Dati dell’OMS ci dicono che in Cina se il blocco totale fosse stato applicato una settimana prima si sarebbero ridotti i casi di malattia di oltre il 50%, se si fosse applicato un mese prima la percentuale di casi  si sarebbe ridotta considerevolmente e non avrebbe avuto un impatto così rilavante.
Si rende sempre più evidente che l’elevato numero di infetti, malati, ricoverati in terapia intensiva e deceduti è da attribuirsi a una mancata predisposizione di programmi di prevenzione e sicurezza, a una mancata e tardiva dotazione del personale sanitario dei DPI, a un’assenza di accessi separati e di strutture dedicate ai pazienti COVID-19.
Manca una cultura della prevenzione e della sicurezza nei luoghi di lavoro: va creata per affrontare possibili e probabili future epidemie e le istituzioni si devono dotare di piani nazionali e regionali di prevenzione e sicurezza nei luoghi di lavoro.
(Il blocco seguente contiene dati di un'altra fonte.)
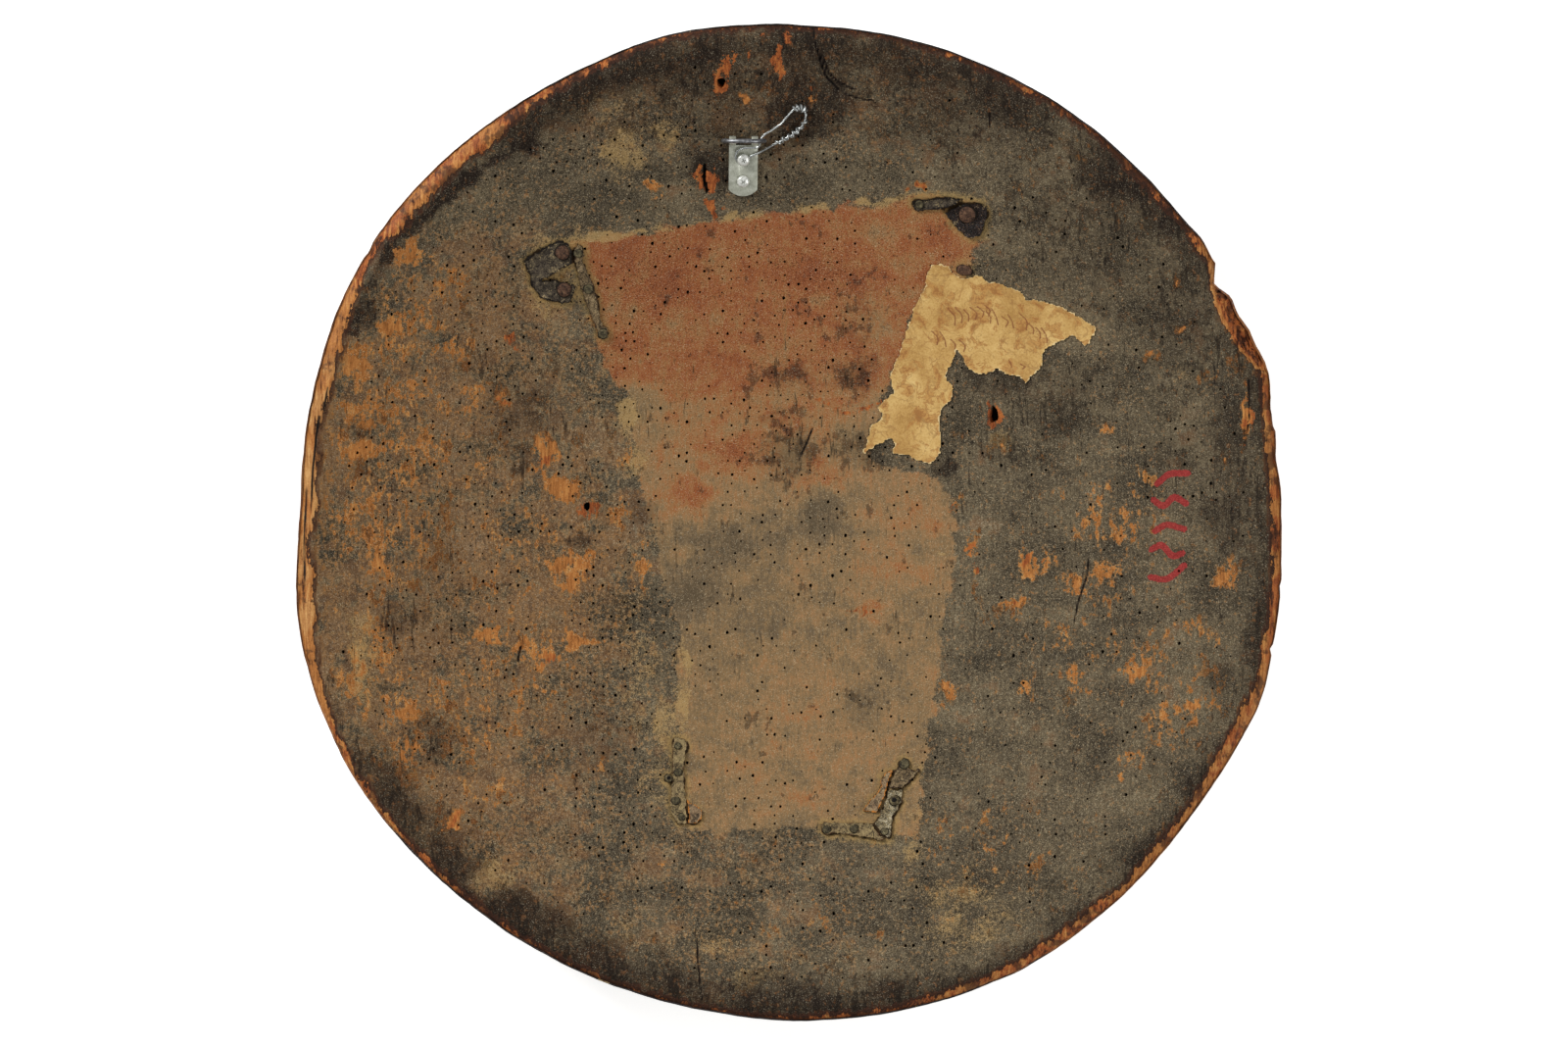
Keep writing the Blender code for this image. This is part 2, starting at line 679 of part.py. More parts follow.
make_laid_sheet(
    "leather_strip_lower_left",
    [
        (-65.2, -121.6), (-62.7, -121.1), (-59.7, -122.0), (-57.8, -124.1), (-57.4, -127.0),
        (-58.5, -131.2), (-59.5, -138.8), (-59.3, -147.2), (-58.5, -151.4), (-57.8, -155.7),
        (-55.3, -158.2), (-51.9, -160.3), (-49.4, -162.0), (-48.6, -164.9), (-49.8, -167.4),
        (-51.5, -170.0), (-56.2, -170.2), (-62.5, -170.4), (-64.6, -167.9), (-66.7, -163.2),
        (-67.1, -155.7), (-66.3, -147.2), (-65.8, -138.8), (-65.6, -126.2),
    ],
    LEATHER,
    leather,
    tacks_lower_left,
)
make_laid_sheet(
    "leather_strip_lower_right",
    [
        (19.2, -169.5), (24.7, -169.5), (33.8, -170.0), (42.0, -170.0), (47.2, -170.4),
        (50.0, -174.9), (53.0, -178.3), (56.1, -179.2), (52.0, -179.6), (45.7, -178.6),
        (38.4, -177.5), (32.9, -176.6), (26.0, -175.9), (20.1, -176.8), (18.5, -174.7),
        (18.3, -172.0),
    ],
    LEATHER,
    leather,
    tacks_lower_right[:2],
)
make_laid_sheet(
    "leather_corner_lower_right",
    [
        (48.4, -170.6), (51.1, -166.1), (53.4, -160.6), (55.9, -153.8), (56.8, -150.8),
        (61.2, -151.5), (65.0, -151.0), (63.9, -154.2), (64.1, -157.9), (61.2, -163.3),
        (59.3, -165.6), (58.4, -170.6), (58.0, -174.7), (57.9, -178.4), (54.3, -177.5),
        (51.1, -174.1),
    ],
    LEATHER,
    leather,
    (nail_lower_right, tacks_lower_right[2]),
)
make_laid_sheet(
    "leather_end_lower_right",
    [
        (60.5, -139.6), (63.2, -138.4), (63.8, -135.0), (67.2, -135.0), (68.9, -139.4),
        (71.2, -140.8), (74.8, -138.7), (73.5, -141.4), (69.8, -145.1), (66.2, -149.4),
        (65.3, -150.2), (61.2, -150.4), (56.9, -149.8), (57.3, -147.4), (58.9, -143.7),
    ],
    LEATHER,
    leather,
    (tacks_lower_right[3],),
)
make_laid_sheet(
    "leather_flap_lower_right",
    [
        (51.8, -146.5), (53.0, -144.2), (56.6, -141.0), (59.4, -139.8), (57.8, -143.7),
        (56.3, -147.4), (55.9, -150.1), (55.1, -153.3), (52.7, -158.8), (50.7, -164.0),
        (47.5, -163.9), (42.0, -163.3), (41.6, -162.7), (45.7, -157.4), (49.3, -153.8),
        (52.3, -149.7),
    ],
    LEATHER,
    leather,
)
make_laid_sheet(
    "paper_label",
    [
        (80.8, 146.1), (85.2, 146.6), (90.2, 145.1), (95.1, 139.7), (99.0, 138.2),
        (103.9, 139.2), (107.8, 140.7), (112.8, 136.3), (117.7, 136.3), (124.5, 133.8),
        (133.4, 129.4), (133.9, 126.5), (143.2, 125.5), (153.0, 122.5), (162.8, 117.1),
        (174.1, 110.7), (169.7, 100.9), (166.8, 99.9), (162.8, 103.9), (160.4, 106.3),
        (156.9, 103.9), (150.1, 101.4), (144.2, 97.0), (143.2, 93.1), (144.2, 89.1),
        (138.3, 84.2), (134.4, 78.8), (130.4, 83.2), (123.6, 83.7), (118.6, 87.2),
        (111.8, 83.7), (105.9, 84.7), (100.5, 88.2), (98.0, 94.1), (95.1, 98.5),
        (93.1, 91.1), (88.7, 83.2), (93.6, 76.4), (92.1, 69.5), (87.2, 65.6),
        (85.2, 57.7), (86.7, 44.9), (85.2, 38.1), (81.3, 33.6), (73.5, 35.1),
        (67.6, 38.1), (59.7, 39.1), (58.7, 42.0), (60.7, 44.9), (57.8, 47.9),
        (49.9, 44.0), (43.0, 39.1), (42.0, 42.5), (45.0, 45.9), (44.5, 48.9),
        (46.9, 55.7), (52.3, 58.7), (52.8, 61.6), (50.4, 65.6), (53.8, 69.5),
        (59.7, 74.4), (57.3, 83.2), (62.7, 97.0), (67.6, 111.7), (71.5, 123.5),
        (77.4, 134.3), (77.4, 139.2),
    ],
    PAPER,
    paper,
)

make_strap(screw_cutters)
make_ring()
make_wire()
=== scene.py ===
import math
import random
from functools import partial

import bmesh
import bpy
import numpy as np
from mathutils import Matrix, Vector, noise


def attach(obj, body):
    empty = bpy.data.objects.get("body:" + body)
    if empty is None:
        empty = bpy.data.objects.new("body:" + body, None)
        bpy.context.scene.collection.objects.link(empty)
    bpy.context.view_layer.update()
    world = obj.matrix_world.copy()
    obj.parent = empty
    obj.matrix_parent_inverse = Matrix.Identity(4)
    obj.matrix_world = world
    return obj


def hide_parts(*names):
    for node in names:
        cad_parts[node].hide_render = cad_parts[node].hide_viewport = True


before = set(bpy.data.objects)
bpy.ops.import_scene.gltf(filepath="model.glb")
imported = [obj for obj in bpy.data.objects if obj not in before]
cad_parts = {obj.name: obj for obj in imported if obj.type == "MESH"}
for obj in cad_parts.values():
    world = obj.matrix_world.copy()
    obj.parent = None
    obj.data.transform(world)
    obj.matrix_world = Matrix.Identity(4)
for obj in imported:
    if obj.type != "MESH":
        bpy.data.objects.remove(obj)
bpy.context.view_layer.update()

MM = 0.001


# The view: from straight above, far off, with the hanger at the top of the picture.
# Soft light, stronger from the upper left than from the lower right, over a pale glowing table.

FRAME_WIDTH = 880.0 * MM
EYE_HEIGHT = 5.6
RIM_HEIGHT = 66.0 * MM


def new_object(name, data):
    """An object of the scene, at its origin."""
    item = bpy.data.objects.new(name, data)
    bpy.context.scene.collection.objects.link(item)
    return item


eye = bpy.data.cameras.new("eye")
eye.sensor_width = 36.0
eye.lens = eye.sensor_width * (EYE_HEIGHT - RIM_HEIGHT) / FRAME_WIDTH
eye.clip_end = 50.0
camera = new_object("camera", eye)
camera.location = (-2.7 * MM, -0.3 * MM, EYE_HEIGHT)
bpy.context.scene.camera = camera

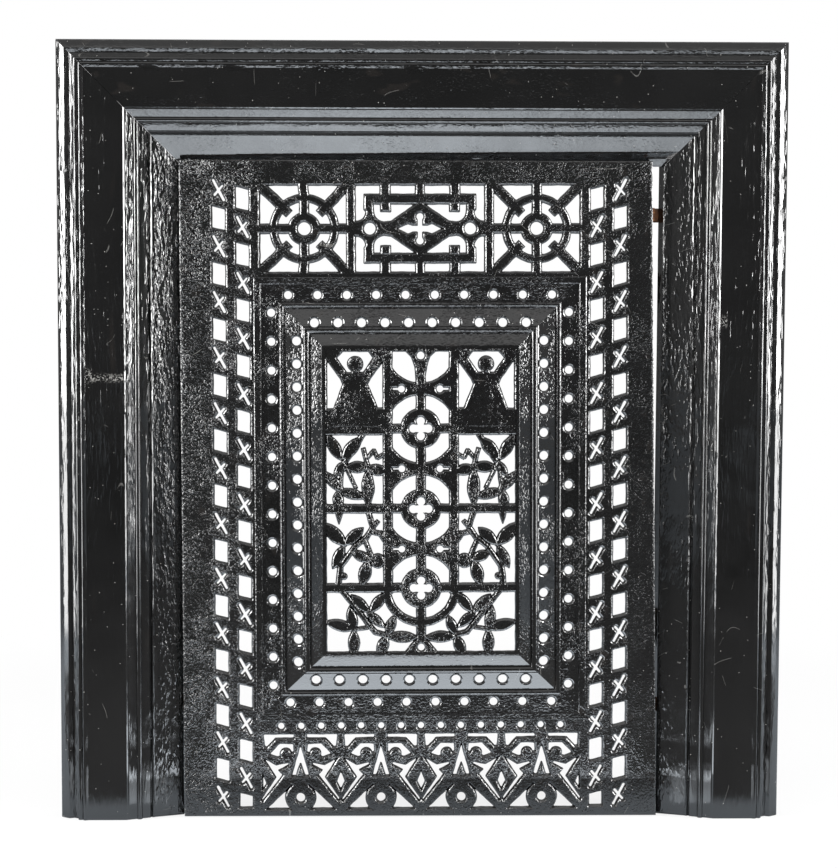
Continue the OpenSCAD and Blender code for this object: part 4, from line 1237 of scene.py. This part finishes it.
def enamel(name, stretch, size=1.0, pits=0.5, depth=1.0, scratches=0.3, scuffs=(),
           roughness=(0.07, 0.14), patches=(0.45, 1.5), bevel=None):
    """Black glossy enamel over the grain of cast iron: the pits hold soot, scratches and scuffs are pale,
    and pale specks are painted highlights standing in for glints. The bump is the grain's height, in mm,
    times how rough each point is cast.
    Where a bevel is given, as a distance from the middle in metres and a stretch, the grain nearer
    the middle than that has that stretch."""
    finish = bpy.context.scene.fireplace_finishes
    material, k, surface, place = new_material(name)
    shader = k.add("ShaderNodeBsdfPrincipled")
    k.put(shader.outputs[0], surface)

    def grain_stretched(by):
        """The cast grain on coordinates multiplied by a stretch along each axis."""
        return use_group(k, cast_grain_group, Vector=k.mapping(place, by), Grain_size=size,
                         Grains=finish.grain, Lumps=0.8, Pits=pits, Calm=patches[0], Wild=patches[1])

    grain = grain_stretched(stretch)
    height = grain.outputs["Height"]
    if bevel:
        line, own_stretch = bevel
        own = grain_stretched(own_stretch).outputs["Height"]
        inside = k.ramp(k.maths("ABSOLUTE", k.parts(place)["X"]), line + SEAM, line - SEAM)
        height = k.maths("ADD", k.maths("MULTIPLY", height, k.maths("SUBTRACT", 1.0, inside)),
                         k.maths("MULTIPLY", own, inside))
    mask = use_group(k, scratches_and_glints_group, Vector=place, Amount=scratches).outputs["Mask"]
    dark = tuple(finish.enamel) + (1.0,)
    pale = tuple(min(1.0, 2.3 * c + 0.004) for c in finish.enamel) + (1.0,)
    base = k.mix(k.ramp(k.noise(place, 9.0, 3.0, 0.6), 0.3, 0.8, 0.0, 0.4), dark, pale)
    base = k.mix(k.maths("MULTIPLY", grain.outputs["Pits"], 0.5), base, SOOT)
    if scuffs:
        spot = k.parts(place)
        speckle = k.ramp(k.noise(place, 700.0, 2.0, 0.6), 0.5, 0.62)
        for x, z, wide, high in scuffs:
            across = k.ramp(k.maths("ABSOLUTE", k.maths("SUBTRACT", spot["X"], x)), wide, 0.7 * wide)
            up = k.ramp(k.maths("ABSOLUTE", k.maths("SUBTRACT", spot["Z"], z)), high, 0.0)
            scuff = k.maths("MULTIPLY", k.maths("MULTIPLY", across, up), speckle)
            mask = k.maths("MAXIMUM", mask, scuff)
    # Pale marks: real scratches and scuffs, and the specks painted as highlights
    k.put(k.mix(mask, base, CHALK_AND_GLINT), shader.inputs["Base Color"])
    shine = k.ramp(k.noise(place, 90.0, 3.0, 0.6), 0.3, 0.7, *roughness)
    k.put(k.maths("ADD", shine, k.maths("MULTIPLY", mask, 0.25)), shader.inputs["Roughness"])
    shader.inputs["IOR"].default_value = 2.0
    rough = k.add("ShaderNodeAttribute", attribute_name="roughcast")
    k.bump(shader, k.maths("MULTIPLY", height, rough.outputs["Fac"]), depth)
    return material


def rusty(name, colour, metal):
    """Steel with flaking rust: patches of the colour over a darker shade, with brighter specks."""
    material, k, surface, place = new_material(name)
    shader = k.add("ShaderNodeBsdfPrincipled")
    k.put(shader.outputs[0], surface)
    grain = use_group(k, cast_grain_group, Vector=place, Grain_size=1.2, Lumps=0.5, Pits=0.6)
    patches = k.ramp(k.noise(place, 120.0, 4.0, 0.65), 0.38, 0.62)
    dark = tuple(0.35 * c for c in colour) + (1.0,)
    bright = (min(1, colour[0] * 1.9), colour[1] * 1.7, colour[2] * 1.2, 1)
    base = k.mix(patches, dark, tuple(colour) + (1.0,))
    base = k.mix(k.ramp(k.noise(place, 300.0, 3.0, 0.6), 0.5, 0.68), base, bright)
    k.put(base, shader.inputs["Base Color"])
    k.put(k.ramp(patches, 0, 1, 0.55, 0.85), shader.inputs["Roughness"])
    shader.inputs["Metallic"].default_value = metal
    k.bump(shader, grain.outputs["Height"], 0.25)
    return material


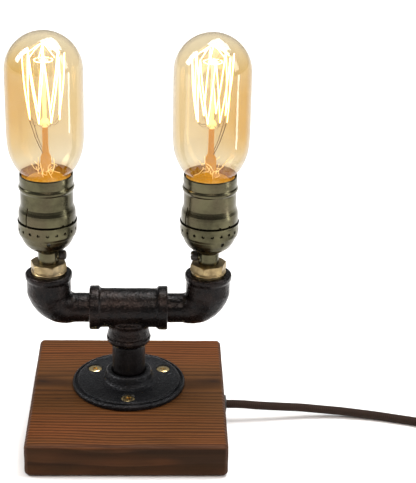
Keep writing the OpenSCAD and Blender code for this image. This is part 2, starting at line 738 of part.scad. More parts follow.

Solo la sanità pubblica, con un forte  SSN, può dare queste risposte e tutelare la salute dei singoli e della collettività. È necessaria un’inversione di tendenza sulle politiche sanitario e di welfare state. Non devono essere più come prima.

Francesco Carta è un medico, presidente regionale di Medicina Democratica Sardegna

[1] Esperto di epigenetica e biologia molecolare, Presidente del Comitato scientifico della Società Italiana di Medicina ambientale (SIMA) e membro del Consiglio scientifico di European Cancer and Environment Research Institute (ECERI) di Bruxelles.
[2] Per l’intervista trasmessa da Radio Onda Rossa si veda il link: https://www.ondarossa.info/redazionali/2020/03/coronavirus-origini-effetti-e; per un ulteriore approfondimento si veda l’intervista riportata su “Business Insider Italia” dell’ 8 aprile 2020 al seguente link:
[3] Fonte: Protezione Civile e Regione Autonoma della Sardegna.
[4] Fonte: Federazione Nazionale degli Ordini dei Medici Chirurghi e degli Odontoiatri (FNOMCEO).